Hahaha, of course it is, Jimmy

“Umm, my name is Joe”

Yes, of course it is…And last but not least, “C” which stands for our trademarked award-winning phrase “Culpability is for Chumps” Which means, why take the blame and responsibility for something you did when the blame can just as easily be dumped onto a third-party it’s the “American Way”. Just don’t be a dummy, make sure you wipe clean all remnants of your searches and field work, get those computers, cell phones, night-vision goggles, ninja masks and watch caps clean.

“Wow, so much to know, this Internet Dating stuff seems like a lot of work Mr. American, is that all I need to know?”

That’s not even the half of it you little whiny punk. Like you mentioned earlier, how can a person know what dating site is for them with so many out there? Well, good thing we are here to help you today, we at “An American In Montana” have done all the hard work for you, here are three simple steps that will point you towards the right online dating solution.
Step One…Know Who The Hell You Are!

If your strength is being one of those sweet-talkers, then a site that requires a short period of personal correspondences would be well suited to you. But if you have trouble coming up with interesting stuff to say, try one of the more no-nonsense, let’s get it on right now sites that have a quick turnaround. These sites can be pricey.

Step Two…A Bible Thumper? Great!

We at “An American In Montana” believe that good people, who are tired of the bar scene that’s only filled with shattered dreams, self-pity and general self-loathing turn to the Internet for mates, but they also believe in God. Nearly every religion has its own dating site now. Be warned, don’t expect it to be easy on there though. Higher standards could come into play.

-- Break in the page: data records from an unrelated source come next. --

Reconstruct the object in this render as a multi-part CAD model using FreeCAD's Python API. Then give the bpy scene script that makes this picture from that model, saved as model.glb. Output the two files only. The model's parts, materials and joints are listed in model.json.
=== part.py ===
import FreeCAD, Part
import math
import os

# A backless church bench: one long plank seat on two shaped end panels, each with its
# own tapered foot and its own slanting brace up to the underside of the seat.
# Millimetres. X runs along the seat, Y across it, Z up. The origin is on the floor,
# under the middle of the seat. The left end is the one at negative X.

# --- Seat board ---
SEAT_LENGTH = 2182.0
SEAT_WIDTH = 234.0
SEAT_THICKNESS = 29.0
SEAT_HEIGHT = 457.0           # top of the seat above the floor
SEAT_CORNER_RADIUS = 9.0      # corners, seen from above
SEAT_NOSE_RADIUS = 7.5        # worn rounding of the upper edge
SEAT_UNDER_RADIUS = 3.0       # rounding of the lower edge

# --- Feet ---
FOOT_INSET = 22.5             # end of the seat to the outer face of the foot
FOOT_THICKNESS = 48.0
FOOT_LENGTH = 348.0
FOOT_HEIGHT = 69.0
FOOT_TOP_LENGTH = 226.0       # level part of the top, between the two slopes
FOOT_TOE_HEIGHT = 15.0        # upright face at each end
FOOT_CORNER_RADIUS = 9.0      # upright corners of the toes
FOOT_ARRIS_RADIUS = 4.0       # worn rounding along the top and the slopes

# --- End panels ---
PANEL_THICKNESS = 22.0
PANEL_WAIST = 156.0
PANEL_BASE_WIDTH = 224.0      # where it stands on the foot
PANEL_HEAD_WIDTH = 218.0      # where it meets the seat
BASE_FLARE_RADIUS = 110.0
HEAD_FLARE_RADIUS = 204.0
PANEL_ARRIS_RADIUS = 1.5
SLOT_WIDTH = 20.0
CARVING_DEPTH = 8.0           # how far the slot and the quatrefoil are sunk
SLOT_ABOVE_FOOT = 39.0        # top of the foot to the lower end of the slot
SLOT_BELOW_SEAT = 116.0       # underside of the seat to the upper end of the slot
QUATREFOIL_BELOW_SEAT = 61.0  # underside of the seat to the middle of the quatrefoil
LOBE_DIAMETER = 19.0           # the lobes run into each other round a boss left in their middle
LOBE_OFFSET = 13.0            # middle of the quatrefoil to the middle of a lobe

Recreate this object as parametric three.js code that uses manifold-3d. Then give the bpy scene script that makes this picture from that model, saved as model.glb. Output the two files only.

Step Three… If you are looking for a very specific sort of mate, such as short, tall, blonde or Japanese, then the answer is perfectly clear…Online dating is not for you.

If you’re the type that feels empowered enough to narrow down your potential mates to a certain “subset”, then you’re clearly way too picky to try and meet someone online. So why don’t you just go down to Ross and buy yourself a nice outfit and go hangout at the local frozen yogurt joint.

“But, Umm, Mr. American, where should I take my Internet friend on our first date?”

Well you Simpleton, given that the economy is Bi-Polar and the Liberals infest most major entertainment venues, I would suggest that you stick with the tried and true outdoor activities. That way you can really tell is she likes to take care of herself. Any of the following activities would work just fine…Jogging, Trap Shooting, Mountain Climbing, Big Foot Hunting, Book Burning, or maybe even my old favorite past –time, staging sting operations for perverts at the mall and then celebrate your crime fighting victory with an Orange Julius.

“That sounds super Awesome Mr. American”

Damn right it does, God Bless America!